Everything worked quite well until about the year 1978. What happened then is that some Labour MPs started abusing the government: it began sliding into a kind of dictatorship. Most of the work came from the communist countries; the workers from Russia, China, Korea and Libya started coming over. But the situation became even worse when the USSR collapsed. In fact, we manufactured six ice breaker/timber carrier ships only to discover that they were to remain at the Drydocks since there was nobody to buy them! At the end, the ships were sold at a bargain price to Finland, if I am not mistaken. At the same time, some ship agents started bringing Polish workers with them. And that was the beginning of the end.
Clearly, the ship agents preferred bringing the foreigners because they had much lower wages than ours. The Drydocks started stagnating, going back further and further. The last 12 years I was there, from 1990 to 2002, I worked as a Marine Estimator. Our estimates were a hopeless case—the workload dropped so much that the Drydocks couldn’t cope.
In 2002 I retired from the Drydocks and started looking for temporary jobs. After having found a job at a renowned high-profile hotel, I discovered that the majority of other employees were foreigners. Though they all were hard-workers and decent people, their pay was quite low—and so was mine. At my previous job I was paid an equivalent of 1400 Euro and the job at the hotel paid 800 Euro.
The majority of the workers were from the Eastern European countries, mostly Bulgaria, who were willing to take as much work as they were ordered to. Apart from that, I have seen the history of the workers’ movement and knew how much we needed to fight for our rights! I thought that all our previous achievements were undermined by the foreigners willing to work more for less. Yes, they were hard-workers but I couldn’t say they always followed the quality procedures either. I could tell they were desperate: they agreed to work with no insurance and did not care for their own safety.
In fact, this is the main reason of my objection to the proliferation of migrant workers: we, the locals, are becoming unnecessary. I had to struggle a lot to acquire the job of a technician at MCAST.
The worst, however, is that there is nobody willing to listen to people like me. Nobody represents our interests anymore. The Labour Party has vanished. Joseph Muscat seems to know nothing about what happened during my time. To me, he is an aristocrat who cannot represent a party which calls itself “Labour”. Whenever I raise these concerns about the unfair competition which favours foreign workers over the Maltese, because they can be paid less, I am called a racist. I suspect that calling us racists is a legitimate excuse to humiliate and discriminate us, to give us a bad name. I beg to differ: the true racists are those for whom the workers, Maltese or from any other part of the world, are only numbers and tools of generating profit!

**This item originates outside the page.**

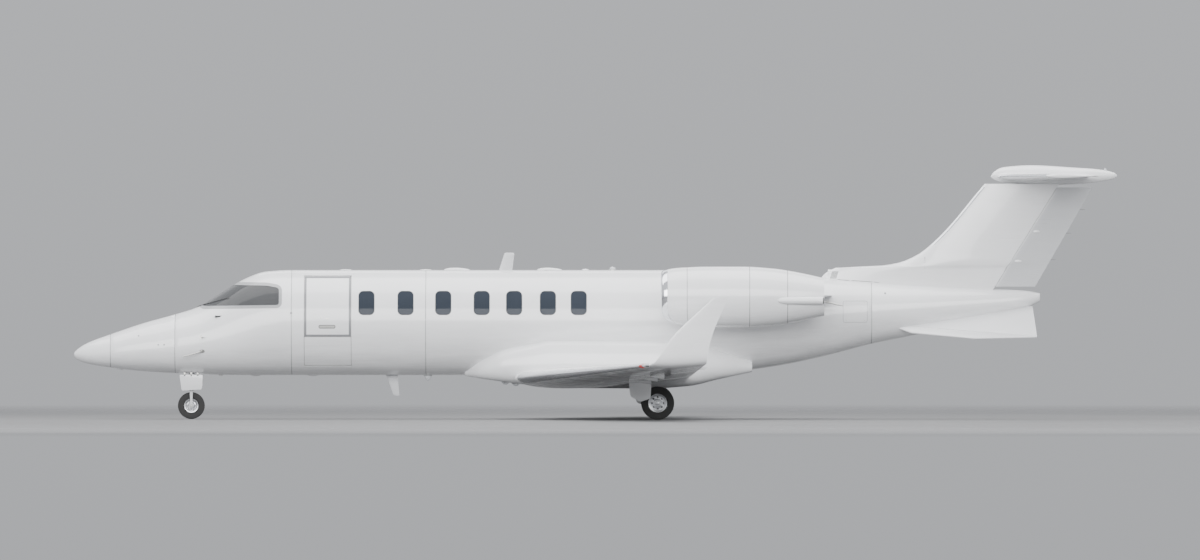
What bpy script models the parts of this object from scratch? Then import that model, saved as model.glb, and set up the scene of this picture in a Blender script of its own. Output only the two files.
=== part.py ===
"""Light twin-engined business jet, parked on its landing gear.

Metres, +Z up. The nose points to -X and the left (port) side faces -Y. The origin is on the
ground, under the middle of the length and in the plane of symmetry.
"""
import math

import bmesh
import bpy
from mathutils import Matrix, Vector

# Overall size
LENGTH = 17.68
NOSE_X = -LENGTH / 2
TAIL_X = LENGTH / 2

ALONG = Vector((1, 0, 0))
SIDE = Vector((0, 1, 0))
UP = Vector((0, 0, 1))

# Clearances: between pieces that touch, between a swinging piece and its surroundings, and at
# the two ends of a flap or aileron, which move a little sideways as they swing
SEAT_GAP = 0.0003
RUN_GAP = 0.010
END_GAP = 0.013

# Hull stations: x, keel, crown, half width, height of the widest line
HULL = (
    (NOSE_X, 1.080, 1.105, 0.012, 1.092),
    (-8.790, 1.012, 1.172, 0.080, 1.090),
    (-8.650, 0.950, 1.268, 0.178, 1.090),
    (-8.217, 0.874, 1.436, 0.325, 1.115),
    (-7.600, 0.806, 1.642, 0.465, 1.160),
    (-7.120, 0.778, 1.775, 0.556, 1.205),
    (-6.740, 0.764, 1.897, 0.622, 1.250),
    (-6.330, 0.750, 2.142, 0.700, 1.330),
    (-5.930, 0.745, 2.382, 0.775, 1.440),
    (-5.580, 0.745, 2.500, 0.832, 1.550),
    (-5.144, 0.745, 2.525, 0.870, 1.625),
    (-4.600, 0.745, 2.525, 0.875, 1.635),
    (1.300, 0.745, 2.525, 0.875, 1.635),
    (2.300, 0.800, 2.492, 0.835, 1.650),
    (3.100, 0.905, 2.445, 0.755, 1.690),
    (3.860, 1.065, 2.390, 0.650, 1.740),
    (4.676, 1.275, 2.325, 0.515, 1.810),
    (5.480, 1.442, 2.270, 0.390, 1.870),
    (6.500, 1.690, 2.212, 0.245, 1.950),
    (7.300, 1.885, 2.172, 0.130, 2.020),
    (7.530, 1.990, 2.130, 0.050, 2.065),
)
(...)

Isles of the Left selected this interview for publishing on the Workers’ Day intentionally. Unfortunately, in the aftermath of Brexit and the US presidential elections, the misconception which holds the working and lower classes responsible for spreading the seeds of racism and fascism due to their lack of cultural awareness and artistic education has been gaining strength. This prejudice is a convenient way to blame all misfortunes on the lower levels of social hierarchies, which is much easier than searching for the causes of the apparent nationalism and racism of the working class. Emmanuel Psaila’s experience sheds light on the causes of anti-immigration stances of many Maltese workers: they often feel that the achievements of the workers’ movement of the 1970s have been undermined and reversed due to the migrant workers’ willingness to accept poor working conditions.
However, Emmanuel’s concern about “unfair competition which favours foreign workers over the Maltese” calls for a debate. Maltese and migrant workers face similar challenges, and, in many cases, foreign workers have fewer opportunities to defend their rights. A few days ago Isles of the Left shared a story of an Italian female student who had to combine her full-time studies with part-time work at one of Malta’s best-known restaurants, where she was treated unfairly. Hardly can she be blamed for complacency with the mistreatment she experienced, since it was not her choice to end up exploited and underpaid. Thus, it should be clear that the true perpetrators are the employers and the pro-business policies favoured by Malta’s both major parties. The only possibility there is for workers—domestic and foreign—to defend their rights is to stand united.